The organisation emerged from a wave of anger and grief generated by the deaths of three children in a car chase in west Belfast in August 1976. An IRA member, Danny Lennon, who was a close personal friend of Sinn Fein president Gerry Adams, was driving a getaway car when he was shot by a soldier. The vehicle went out of control, careering on to a pavement and killing three young sisters.

In the aftermath of the incident two local women, Betty Williams and Mairead Corrigan, the children's aunt, called on people to reject terrorism. The movement quickly snowballed, attracting large numbers of people and much international publicity. The two women won the 1976 Nobel Peace Prize and became public figures. But the movement came under criticism from both paramilitary groups and conventional politicians.

As the months passed, the initial hope and fervour of the Peace People ebbed, while the generalised desire for peace became more complicated as it adopted its own positions on contentious issues.
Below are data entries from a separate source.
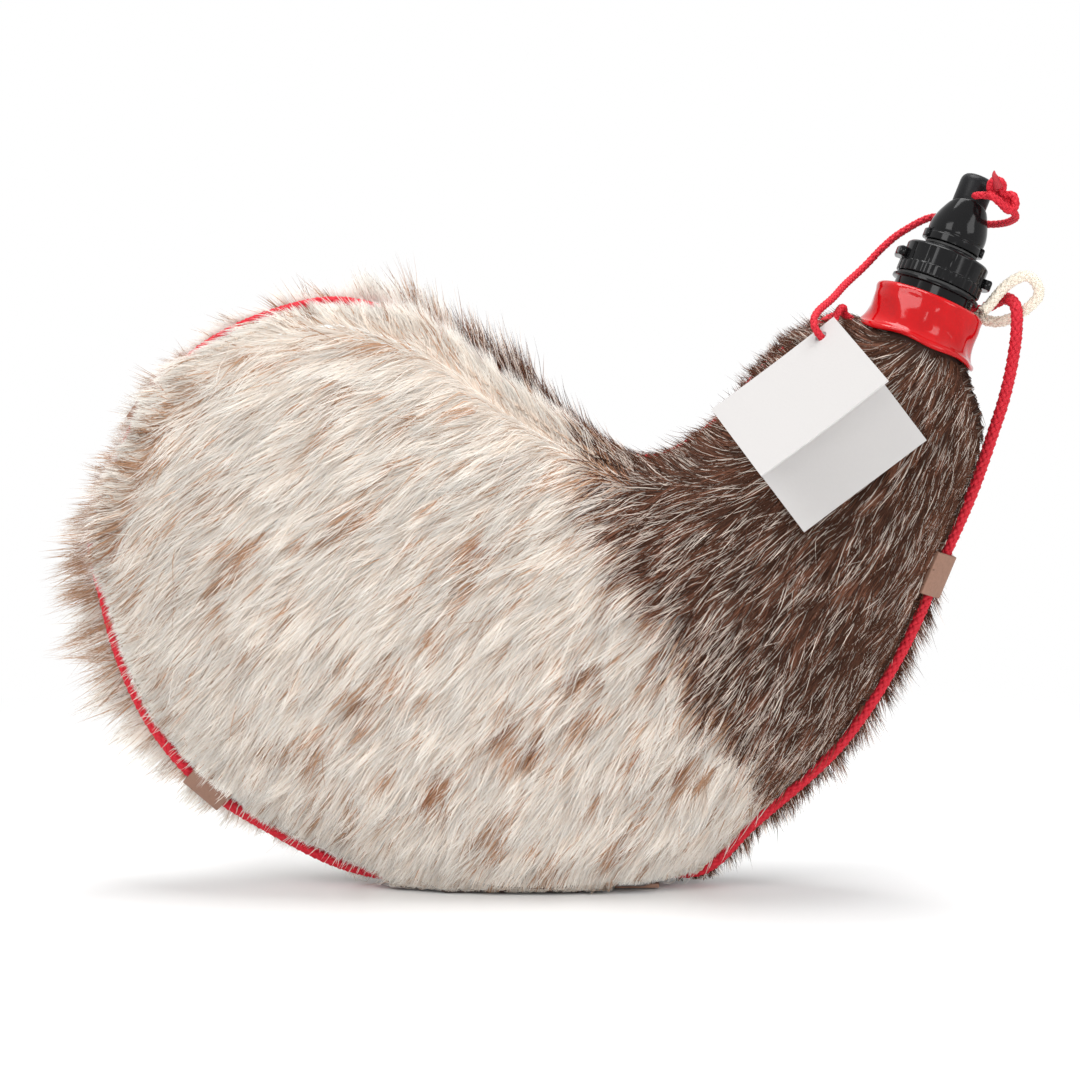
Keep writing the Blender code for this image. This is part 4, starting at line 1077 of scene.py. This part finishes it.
# Operators
class BOTA_OT_stage(bpy.types.Operator):
    """Camera, floor and soft studio lights"""
    bl_idname = "bota.stage"
    bl_label = "Stage"

    def execute(self, context):
        scene, sizes = context.scene, context.scene.bota_stage
        camera = bpy.data.cameras.new("photo_camera")
        camera.lens, camera.sensor_width = sizes.lens, 36.0
        camera.clip_start, camera.clip_end = 0.01, 30.0
        eye = linked("photo_camera", camera)
        aim = Vector((sizes.look_x, 0.0, sizes.look_z))
        back = Vector((0.0, -math.cos(sizes.elevation), math.sin(sizes.elevation)))
        eye.location = aim + back * sizes.distance
        eye.rotation_euler = (math.pi / 2 - sizes.elevation, 0.0, 0.0)
        scene.camera = eye
        scene.view_settings.view_transform = "Standard"
        floor = self.floor(sizes)
        for name, place, size, power in (
                ("key_light", (-0.75, -0.95, 1.05), 0.65, sizes.key_power),
                ("fill_light", (1.05, -0.85, 0.65), 0.6, sizes.fill_power),
                ("front_light", (0.0, -1.45, 0.30), 0.5, sizes.front_power),
                ("top_light", (0.05, 0.10, 1.35), 0.8, sizes.top_power)):
            light = bpy.data.lights.new(name, "AREA")
            light.shape, light.size, light.energy = "SQUARE", size, power
            lamp = linked(name, light)
            lamp.location = place
            lamp.rotation_euler = (aim - Vector(place)).to_track_quat("-Z", "Y").to_euler()
        self.sky(scene, sizes)
        return {"FINISHED"}

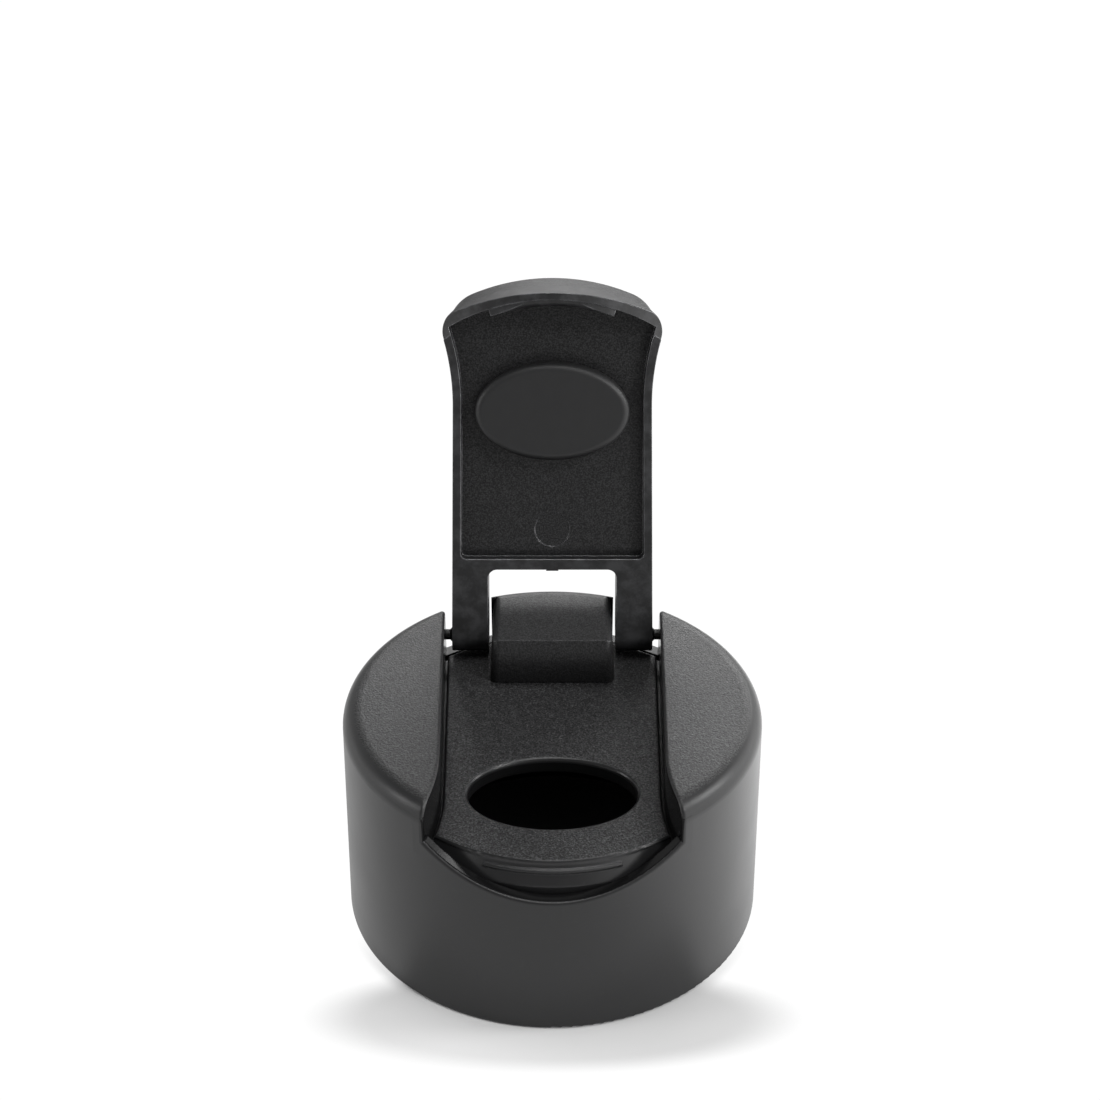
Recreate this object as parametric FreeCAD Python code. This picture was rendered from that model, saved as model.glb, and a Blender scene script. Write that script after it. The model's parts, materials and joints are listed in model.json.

There followed a period of internal arguments and personality clashes, and there was damaging criticism about the uses to which the Nobel Prize money was put. Betty Williams moved to the United States while Mairead Corrigan continues with her peace work in Belfast.

Years later, when a television company made a programme to mark the anniversary of the movement's foundation, the two women preferred not to appear on screen together.

The Peace People are remembered in Belfast as a transient phenomenon which began with promise but did not deliver peace.